ORDERED MULTIPLE-CHOICE (OMC) ASSESSMENT DEVELOPMENT

In collaboration with Alena Moon at University of Nebraska – Lincoln and Nicole Becker at Iowa State University

Grounded in a developmental perspective, which treats students’ knowledge as developing in sophistication over time, assessments are being designed and tested to gauge students understanding of scientific models (with N. Becker) and light-matter interactions (with A. Moon). Each OMC assessment follows the Cornerstone Model of assessment development and is informed by qualitative studies and evaluated using Rasch analysis.


THE CHIRAL PROJECT

In collaboration with Regis Komperda at San Diego State University and Jordan Harshman at Auburn University

The CHemistry Instrument Review and Assessment Library (CHIRAL) project is an NSF-funded initiative to develop and build a centralized assessment instrument resource.

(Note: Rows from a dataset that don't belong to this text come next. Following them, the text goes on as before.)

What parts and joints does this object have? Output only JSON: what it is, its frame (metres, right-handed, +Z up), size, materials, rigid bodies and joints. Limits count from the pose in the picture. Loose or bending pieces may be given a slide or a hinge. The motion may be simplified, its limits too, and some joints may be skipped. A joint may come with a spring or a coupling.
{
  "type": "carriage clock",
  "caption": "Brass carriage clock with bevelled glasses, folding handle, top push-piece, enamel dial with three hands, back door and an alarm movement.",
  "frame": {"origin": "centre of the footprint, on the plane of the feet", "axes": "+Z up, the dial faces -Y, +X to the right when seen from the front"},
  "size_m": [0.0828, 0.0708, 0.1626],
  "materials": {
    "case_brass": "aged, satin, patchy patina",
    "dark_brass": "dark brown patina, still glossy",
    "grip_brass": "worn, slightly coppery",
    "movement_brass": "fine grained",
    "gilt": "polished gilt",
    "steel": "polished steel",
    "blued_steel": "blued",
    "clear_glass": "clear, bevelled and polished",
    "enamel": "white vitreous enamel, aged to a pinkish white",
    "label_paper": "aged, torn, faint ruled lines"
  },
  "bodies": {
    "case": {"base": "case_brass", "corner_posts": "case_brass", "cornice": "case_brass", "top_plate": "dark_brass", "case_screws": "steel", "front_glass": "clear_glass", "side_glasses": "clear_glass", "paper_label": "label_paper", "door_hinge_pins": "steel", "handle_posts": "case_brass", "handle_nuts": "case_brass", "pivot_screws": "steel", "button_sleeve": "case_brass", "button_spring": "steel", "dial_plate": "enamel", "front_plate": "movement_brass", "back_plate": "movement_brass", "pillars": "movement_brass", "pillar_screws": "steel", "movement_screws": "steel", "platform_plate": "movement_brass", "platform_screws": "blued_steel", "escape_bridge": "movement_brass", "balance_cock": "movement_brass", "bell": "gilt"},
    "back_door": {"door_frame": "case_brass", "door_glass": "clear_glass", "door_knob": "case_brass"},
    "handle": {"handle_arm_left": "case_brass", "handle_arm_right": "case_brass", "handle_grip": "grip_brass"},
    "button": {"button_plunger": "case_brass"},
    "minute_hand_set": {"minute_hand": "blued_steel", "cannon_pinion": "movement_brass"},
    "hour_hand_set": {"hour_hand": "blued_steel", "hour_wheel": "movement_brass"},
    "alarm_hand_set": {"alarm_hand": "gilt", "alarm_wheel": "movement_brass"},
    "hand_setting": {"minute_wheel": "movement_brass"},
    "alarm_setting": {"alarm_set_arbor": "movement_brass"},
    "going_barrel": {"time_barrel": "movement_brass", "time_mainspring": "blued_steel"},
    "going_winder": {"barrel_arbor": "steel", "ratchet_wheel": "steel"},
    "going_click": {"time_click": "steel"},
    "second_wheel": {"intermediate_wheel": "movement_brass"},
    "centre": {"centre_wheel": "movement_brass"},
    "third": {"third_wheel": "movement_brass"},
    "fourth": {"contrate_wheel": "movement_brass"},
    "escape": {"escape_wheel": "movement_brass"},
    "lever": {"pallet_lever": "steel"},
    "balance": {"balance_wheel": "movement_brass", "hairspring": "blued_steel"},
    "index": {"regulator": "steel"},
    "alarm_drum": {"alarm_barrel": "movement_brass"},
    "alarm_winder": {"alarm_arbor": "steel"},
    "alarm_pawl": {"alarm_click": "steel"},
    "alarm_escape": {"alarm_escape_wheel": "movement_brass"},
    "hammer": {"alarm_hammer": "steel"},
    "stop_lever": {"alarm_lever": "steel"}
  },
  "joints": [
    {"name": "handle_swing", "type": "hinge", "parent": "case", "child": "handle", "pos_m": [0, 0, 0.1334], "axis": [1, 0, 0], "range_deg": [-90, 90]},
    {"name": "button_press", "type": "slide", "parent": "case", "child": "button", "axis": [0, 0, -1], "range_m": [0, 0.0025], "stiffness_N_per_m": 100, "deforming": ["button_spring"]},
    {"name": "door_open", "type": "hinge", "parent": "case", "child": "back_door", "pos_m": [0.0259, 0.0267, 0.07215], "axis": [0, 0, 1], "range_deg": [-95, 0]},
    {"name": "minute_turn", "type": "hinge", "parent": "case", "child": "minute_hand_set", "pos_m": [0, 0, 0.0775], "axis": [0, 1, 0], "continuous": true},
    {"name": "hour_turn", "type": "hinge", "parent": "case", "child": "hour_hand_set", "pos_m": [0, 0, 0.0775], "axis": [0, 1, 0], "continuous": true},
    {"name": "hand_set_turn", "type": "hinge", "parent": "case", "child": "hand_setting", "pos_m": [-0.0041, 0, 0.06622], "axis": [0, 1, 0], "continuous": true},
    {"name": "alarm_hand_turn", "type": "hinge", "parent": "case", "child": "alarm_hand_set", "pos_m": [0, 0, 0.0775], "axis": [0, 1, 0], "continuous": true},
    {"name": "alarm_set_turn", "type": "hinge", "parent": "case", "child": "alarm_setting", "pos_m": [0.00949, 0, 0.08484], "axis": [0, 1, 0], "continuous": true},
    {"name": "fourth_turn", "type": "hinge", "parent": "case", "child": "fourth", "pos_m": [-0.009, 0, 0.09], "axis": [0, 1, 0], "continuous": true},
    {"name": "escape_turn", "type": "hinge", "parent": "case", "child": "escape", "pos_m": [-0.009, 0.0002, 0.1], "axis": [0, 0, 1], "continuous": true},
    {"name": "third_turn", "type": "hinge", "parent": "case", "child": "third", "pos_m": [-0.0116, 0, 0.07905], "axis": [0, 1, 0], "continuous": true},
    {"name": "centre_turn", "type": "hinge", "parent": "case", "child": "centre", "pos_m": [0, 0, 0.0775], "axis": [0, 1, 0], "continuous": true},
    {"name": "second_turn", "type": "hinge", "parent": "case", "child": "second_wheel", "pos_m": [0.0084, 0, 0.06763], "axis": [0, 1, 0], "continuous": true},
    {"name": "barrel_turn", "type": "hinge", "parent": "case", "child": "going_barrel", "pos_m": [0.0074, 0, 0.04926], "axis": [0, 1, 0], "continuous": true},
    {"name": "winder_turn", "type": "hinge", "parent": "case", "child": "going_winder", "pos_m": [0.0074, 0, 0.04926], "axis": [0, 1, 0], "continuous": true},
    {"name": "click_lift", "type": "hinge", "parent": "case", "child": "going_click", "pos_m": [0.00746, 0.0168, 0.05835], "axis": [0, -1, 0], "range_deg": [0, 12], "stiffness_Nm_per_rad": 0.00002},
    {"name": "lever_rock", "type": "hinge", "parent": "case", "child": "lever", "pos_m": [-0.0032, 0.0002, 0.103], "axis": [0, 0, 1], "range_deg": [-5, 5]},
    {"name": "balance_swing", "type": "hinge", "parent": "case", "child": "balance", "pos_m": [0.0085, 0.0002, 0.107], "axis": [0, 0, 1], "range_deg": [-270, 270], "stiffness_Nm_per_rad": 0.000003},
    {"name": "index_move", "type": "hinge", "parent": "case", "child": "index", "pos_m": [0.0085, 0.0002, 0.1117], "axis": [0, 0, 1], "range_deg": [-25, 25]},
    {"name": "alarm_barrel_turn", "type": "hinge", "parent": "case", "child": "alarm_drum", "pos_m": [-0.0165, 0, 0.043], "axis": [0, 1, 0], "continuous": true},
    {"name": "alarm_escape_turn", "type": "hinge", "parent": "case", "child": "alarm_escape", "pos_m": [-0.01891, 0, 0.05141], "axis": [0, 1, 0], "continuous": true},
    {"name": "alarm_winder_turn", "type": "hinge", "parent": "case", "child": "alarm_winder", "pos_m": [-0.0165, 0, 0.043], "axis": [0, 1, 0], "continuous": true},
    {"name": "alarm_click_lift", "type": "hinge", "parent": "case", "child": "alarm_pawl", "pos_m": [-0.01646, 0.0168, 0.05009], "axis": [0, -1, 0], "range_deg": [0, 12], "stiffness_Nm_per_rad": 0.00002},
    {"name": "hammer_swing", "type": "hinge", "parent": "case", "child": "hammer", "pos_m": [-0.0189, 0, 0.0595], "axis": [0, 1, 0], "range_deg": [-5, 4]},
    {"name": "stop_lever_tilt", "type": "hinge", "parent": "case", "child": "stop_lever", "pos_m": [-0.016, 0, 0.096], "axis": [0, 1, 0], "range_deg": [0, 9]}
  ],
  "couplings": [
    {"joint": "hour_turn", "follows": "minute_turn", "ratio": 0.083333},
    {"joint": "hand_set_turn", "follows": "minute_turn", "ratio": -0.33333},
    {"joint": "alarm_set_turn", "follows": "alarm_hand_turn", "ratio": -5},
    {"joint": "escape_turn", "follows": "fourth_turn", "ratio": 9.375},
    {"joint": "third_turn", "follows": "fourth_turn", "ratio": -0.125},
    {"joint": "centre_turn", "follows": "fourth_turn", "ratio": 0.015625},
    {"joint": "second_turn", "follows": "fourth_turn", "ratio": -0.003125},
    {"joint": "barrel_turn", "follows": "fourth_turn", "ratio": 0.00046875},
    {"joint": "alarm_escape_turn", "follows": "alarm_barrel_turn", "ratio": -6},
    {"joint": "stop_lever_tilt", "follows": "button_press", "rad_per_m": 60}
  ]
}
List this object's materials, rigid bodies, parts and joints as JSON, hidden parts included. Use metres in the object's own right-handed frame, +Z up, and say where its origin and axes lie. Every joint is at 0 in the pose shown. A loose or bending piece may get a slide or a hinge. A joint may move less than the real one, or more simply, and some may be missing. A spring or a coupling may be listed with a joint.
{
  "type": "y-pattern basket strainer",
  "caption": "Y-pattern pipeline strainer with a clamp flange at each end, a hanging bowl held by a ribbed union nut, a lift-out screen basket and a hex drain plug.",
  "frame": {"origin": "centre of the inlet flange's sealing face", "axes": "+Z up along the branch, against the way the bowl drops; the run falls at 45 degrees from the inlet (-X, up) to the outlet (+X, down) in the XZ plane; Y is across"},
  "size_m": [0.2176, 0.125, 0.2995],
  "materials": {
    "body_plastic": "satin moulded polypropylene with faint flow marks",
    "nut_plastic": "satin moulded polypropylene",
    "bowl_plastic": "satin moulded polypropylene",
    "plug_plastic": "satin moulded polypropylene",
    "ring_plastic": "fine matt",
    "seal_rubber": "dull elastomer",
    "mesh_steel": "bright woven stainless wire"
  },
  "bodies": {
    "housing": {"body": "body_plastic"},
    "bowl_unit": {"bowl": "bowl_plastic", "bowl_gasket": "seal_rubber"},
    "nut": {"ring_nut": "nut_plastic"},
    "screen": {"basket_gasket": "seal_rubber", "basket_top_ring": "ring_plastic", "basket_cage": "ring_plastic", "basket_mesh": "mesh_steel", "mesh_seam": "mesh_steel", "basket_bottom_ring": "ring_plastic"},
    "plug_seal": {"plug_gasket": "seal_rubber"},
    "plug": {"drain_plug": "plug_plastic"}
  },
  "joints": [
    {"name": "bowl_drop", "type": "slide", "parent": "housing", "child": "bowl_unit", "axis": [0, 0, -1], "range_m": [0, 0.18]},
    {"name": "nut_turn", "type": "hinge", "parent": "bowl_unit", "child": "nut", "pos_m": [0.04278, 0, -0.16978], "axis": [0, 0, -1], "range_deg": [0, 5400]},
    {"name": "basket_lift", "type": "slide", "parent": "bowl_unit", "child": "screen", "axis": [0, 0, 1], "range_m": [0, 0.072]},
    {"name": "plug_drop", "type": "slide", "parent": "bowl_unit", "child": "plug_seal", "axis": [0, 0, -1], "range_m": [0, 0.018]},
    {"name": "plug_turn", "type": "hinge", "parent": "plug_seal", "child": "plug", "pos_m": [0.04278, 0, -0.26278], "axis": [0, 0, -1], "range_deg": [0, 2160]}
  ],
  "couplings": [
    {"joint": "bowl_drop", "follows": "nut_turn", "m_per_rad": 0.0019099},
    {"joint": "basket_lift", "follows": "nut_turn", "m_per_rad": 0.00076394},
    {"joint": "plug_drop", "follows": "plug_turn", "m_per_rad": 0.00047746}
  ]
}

This project is cataloguing the assessment instruments being used within the chemistry education community and providing insights and reviews of the evidence that supports the validity and reliability of the data they generate.


MEASURING STUDENTS’ ENGAGEMENT IN SMALL-GROUP ACTIVE LEARING

Nicole Naibert – PSU Graduate Project

Active learning is only effective if students utilize the learning materials, therefore, this project is investigating the degree to which students engage in POGIL-like activities conducted in large-enrollment courses. Assessment measures are being designed and investigated to probe students behavioral, emotional, cognitive, and social engagement during these activities.

 


EVALUATING COGNITIVE ENGAGEMENT THROUGH DISCOURSE ANALYSIS

Safaa El-Mansy – PSU Graduate Project, in collaboration with Alissa Hartig (PSU – Applied Linguistics)

Interactive peer discussions have been shown to increase the outcomes of active learning and can be influenced by both the structure of a learning activity and how it is facilitated. This project uses observations of student interactions and discourse analysis to understand these influences and how best to support high levels of cognitive engagement during POGIL-like learning activities.


ASSESSING STUDENTS’ EXPECTATIONS AND BEHAVIORAL ENGAGEMENT IN LABORATORY LEARNING

Elizabeth Vaughan – PSU Graduate Project

Laboratory courses provide a range of opportunities for students to expand their knowledge of chemistry. However, many students endeavor to simply finish as early as possible. This project seeks to understand how students’ expectations for laboratory courses inform their goals and behaviors within these courses. Outcomes from this project will also inform how best to align laboratory expectations between students, teaching assistants, and course developers.


EVALUATING HIGHER-ORDER COGNITIVE SKILLS IN CHEMISTRY

Emryse Geye – PSU Graduate Project

This project builds off of the Blooming Biology Tool to develop a chemistry-specific scoring rubric for content assessments. This rubric will help educators and education researchers reliably catalogue the range of items on an assessment based on a multi-dimensional framework grounded in Bloom’s revised taxonomy.